Vier Wochen später wird der Kaufvertrag gemacht. Von einer „Zug um Zug“-Ausbezahlung der restlichen 500.000 Mark kein Wort mehr, stattdessen wird vereinbart: „Der Kaufpreis wird in 2 Raten von je zwei Mio. DM gezahlt“ — direkt an die Sparkasse. Während der Ausschuß die 500.000 Mark sozusagen als Faustpfand zunächst behalten wollte, steht im Vertrag, nach Ablauf einer Dreijahresfrist seien 500.000 Mark zurückzuzahlen, wenn die vereinbarten Investitionssumme nicht nachgewiesen werde.

Irgendwann 1989 muß dann das Vertrauen in Grunau gesunken sein. Es wird eine „Arge Weser“ gegründet, eine gemeinsame Arbeitsgemeinschaft von Grunau und der Stadt Bremen, die für Grunau Marketing und Akquisition übernehmen sollte. Die 'Arge‘ ist inzwischen gescheitert. Daß Grunau seine Hälfte für den Arge-Geschäftsführer Klaus Libor nicht gezahlt hat, sei „nicht ganz falsch“, räumt Wirtschaftsförderer Hoppe ein. „Der Mohr kann gehen“, ist seine Auffassung zur Arge. Und Libor kommt schon lange mit dem „hemdsärmeligen Querkopf“ Grunau nicht mehr klar.

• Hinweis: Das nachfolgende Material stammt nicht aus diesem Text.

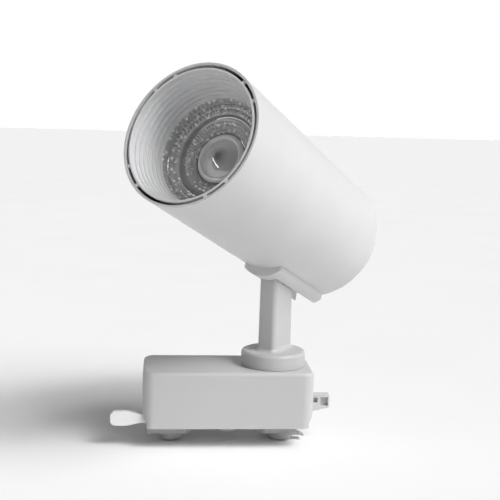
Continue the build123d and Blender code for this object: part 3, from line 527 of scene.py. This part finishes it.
def make_floor():
    """Plain pale floor, matt, with hardly any variation of tone."""
    mesh = bpy.data.meshes.new("floor")
    bm = bmesh.new()
    bmesh.ops.create_grid(bm, x_segments=1, y_segments=1, size=FLOOR_HALF)
    bm.to_mesh(mesh)
    bm.free()
    floor = bpy.data.objects.new("floor", mesh)
    floor.location.z = FLOOR_Z - FLOOR_GAP
    bpy.context.collection.objects.link(floor)
    s = Shader("pale_floor")
    s.set(Base_Color=s.ramp(s.noise(9.0, 3.0), (0.3, grey(0.93)), (0.7, grey(0.95))))
    s.set(Roughness=0.9, Specular_IOR_Level=0.1)
    mesh.materials.append(s.material)


def make_sun(name, toward, strength, spread):
    """A very large, distant soft box, shining from the direction 'toward'."""
    data = bpy.data.lights.new(name, "SUN")
    data.energy = strength
    data.angle = math.radians(spread)
    sun = bpy.data.objects.new(name, data)
    sun.rotation_mode = "QUATERNION"
    sun.rotation_quaternion = Vector(toward).to_track_quat("Z", "Y")
    bpy.context.collection.objects.link(sun)


def make_panel(name, middle, along, long, wide, power):
    """A flat panel light that faces the lamp's lens, its long side in the direction 'along'."""
    data = bpy.data.lights.new(name, "AREA")
    data.shape = "RECTANGLE"
    data.size, data.size_y = long, wide
    data.energy = power
    panel = bpy.data.objects.new(name, data)
    back = (Vector(middle) - EMITTER).normalized()
    side = (Vector(along) - Vector(along).dot(back) * back).normalized()
    turn = Matrix((side, back.cross(side), back)).transposed()
    panel.matrix_world = Matrix.Translation(middle) @ turn.to_4x4()
    bpy.context.collection.objects.link(panel)


def wall_ramp(tree, value, *stops):
    """A grey ramp in the world's nodes."""
    ramp = tree.nodes.new("ShaderNodeValToRGB")
    for element, (position, level) in zip(ramp.color_ramp.elements, stops):
        element.position = position
        element.color = (*grey(level), 1.0)
    tree.links.new(value, ramp.inputs["Fac"])
    return ramp.outputs["Color"]


def make_world():
    """Studio walls: white near the horizon, darker overhead and in front on the left."""
    world = bpy.data.worlds.new("studio")
    world.use_nodes = True
    tree = world.node_tree
    direction = tree.nodes.new("ShaderNodeTexCoord").outputs["Generated"]
    height = tree.nodes.new("ShaderNodeSeparateXYZ")
    tree.links.new(direction, height.inputs[0])
    leftness = tree.nodes.new("ShaderNodeVectorMath")
    leftness.operation = "DOT_PRODUCT"
    leftness.inputs[1].default_value = DIM_SIDE
    tree.links.new(direction, leftness.inputs[0])
    overhead = wall_ramp(tree, height.outputs["Z"], (0.16, 1.0), (0.42, 0.2))
    left = wall_ramp(tree, leftness.outputs["Value"], (0.0, 1.0), (0.7, 0.16))
    both = tree.nodes.new("ShaderNodeMix")
    both.data_type = "RGBA"
    both.blend_type = "MULTIPLY"
    both.inputs[0].default_value = 1.0
    tree.links.new(overhead, both.inputs[6])
    tree.links.new(left, both.inputs[7])
    tree.links.new(both.outputs[2], tree.nodes["Background"].inputs["Color"])
    bpy.context.scene.world = world


CAMERA_PLACE = Vector((-0.029524, -0.427208, 0.130057))
CAMERA_YAW = math.radians(-5.1548)
CAMERA_PITCH = math.radians(-7.0359)
CAMERA_ROLL = math.radians(1.5130)
CAMERA_LENS = 69.559        # mm on a 36 mm sensor


def make_camera():
    """Camera level with the lamp, looking a little down and to the right."""
    flat = math.cos(CAMERA_PITCH)
    forward = Vector((-math.sin(CAMERA_YAW) * flat, math.cos(CAMERA_YAW) * flat, math.sin(CAMERA_PITCH)))
    level = Vector((math.cos(CAMERA_YAW), math.sin(CAMERA_YAW), 0.0))
    above = level.cross(forward)
    right = level * math.cos(CAMERA_ROLL) + above * math.sin(CAMERA_ROLL)
    up = above * math.cos(CAMERA_ROLL) - level * math.sin(CAMERA_ROLL)
    data = bpy.data.cameras.new("camera")
    data.sensor_width = 36.0
    data.lens = CAMERA_LENS
    data.clip_start = 0.01
    camera = bpy.data.objects.new("camera", data)
    turn = Matrix((right, up, -forward)).transposed()
    camera.matrix_world = Matrix.Translation(CAMERA_PLACE) @ turn.to_4x4()
    bpy.context.collection.objects.link(camera)
    bpy.context.scene.camera = camera


bpy.context.scene.view_settings.view_transform = "Standard"
make_floor()
make_sun("key", KEY_FROM, 2.6, 40)
make_sun("sparkle", KEY_FROM, 0.7, 12)
make_panel("strip", EMITTER + STRIP_OFFSET, STRIP_ALONG, 0.75, 0.05, 0.6)
make_world()
make_camera()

Wenn schon keine Aufträge akquiriert wurden, hätte die WFG durch ihre 50%-Tochter Arge zumindest einen Einblick darin nehmen können, was bei Grunau gearbeitet wird. Aber wenn die WFG wissen will, wieviele Arbeitsplätze in der Grunau-Betriebsstätte geschaffen wurden, fragt sie aber nicht Libor, sondern das Arbeitsressort. Das Arbeitsressort glaubt den Zahlen über neu geschaffene Arbeitsplätze, die Grunau aufschreibt, seit 1983 halbjährlich. Damals bekam Grunau Fördermittel dafür, daß auf dem Mahndorf-Gelände 84 Arbeitsplätze erhalten werden. Seit Jahren sieht jeder Spaziergänger, daß da kaum mehr als ein Dutzend Leute arbeiten. Inzwischen ermittelt die Staatsanwaltschaft, ob die Arbeitsplatzangaben für 1988 stimmen (Verdacht des Subventionsbetruges).

„Grunau investiert nicht in das Gelände“, weiß Libor. Seit Jahren verlangt das Gewerbeaufsichtsamt vergeblich, daß wenigstens Abzüge für die Stahlbauhalle wegen der Farb-Dämpfe eingebaut werden. Nichts passierte. Aber die WFG fragt nicht Libor, was vor Ort getan wird.

Am 23.1.1991 bekam der Wirtschaftsförderungs-Ausschuß wieder eine Vorlage zum Fall Grunau. Prüfungen des Finanzamtes hätten ergeben, daß Grunau über 200.000 Mark Investitionszuschüsse erschwindelt habe. Grunau hatte alte Investitionsgüter angestrichen und als neu ausgegeben. Das Land Bremen, schreibt die Wirtschaftsbehörde, prüfe aber, ob sie Grunau die entgangenen Zulagen (aus Bonn) als bremischen Zuschuß einfach ersetzen muß. Dazu sei Bremen möglicherweise aufgrund des „bestehenden Zuwendungsbescheides“ verpflichtet. Ob die Investitions- und Arbeitsplatz- Zusagen von Grunaus letztem Geschäft erfüllt sind, könne derweil erst im Mai 1992 nachgeprüft werden, wenn die Dreijahresfrist abgelaufen ist, erfahren die Parlamentarier. Daß Grunau auch den „Zusatzbetrag“ von 500.000 Mark entgegen dem Beschluß ders Ausschusses längst erhalten hat und Zinsen kassiert, erfahren sie nicht. Stattdessen gibt es ein seltsam dreideutiges Dementi: „Fa. Grunau hat keinen Vorschlag unterbreitet, den AG Weser-Berieb aufzulösen und dafür Millionensubventionen zu fordern.“ Das ist richtig, denn bei dem Vorschlag von Grunau vom Herbst 1990, für 30 Millionen das AG Weser-Gelände freizumachen, ging es nicht um „Subventionen“, sondern um Rückkaufsummen und die vorzeitige Beendigung von günstigen Pachtverträgen. K.W.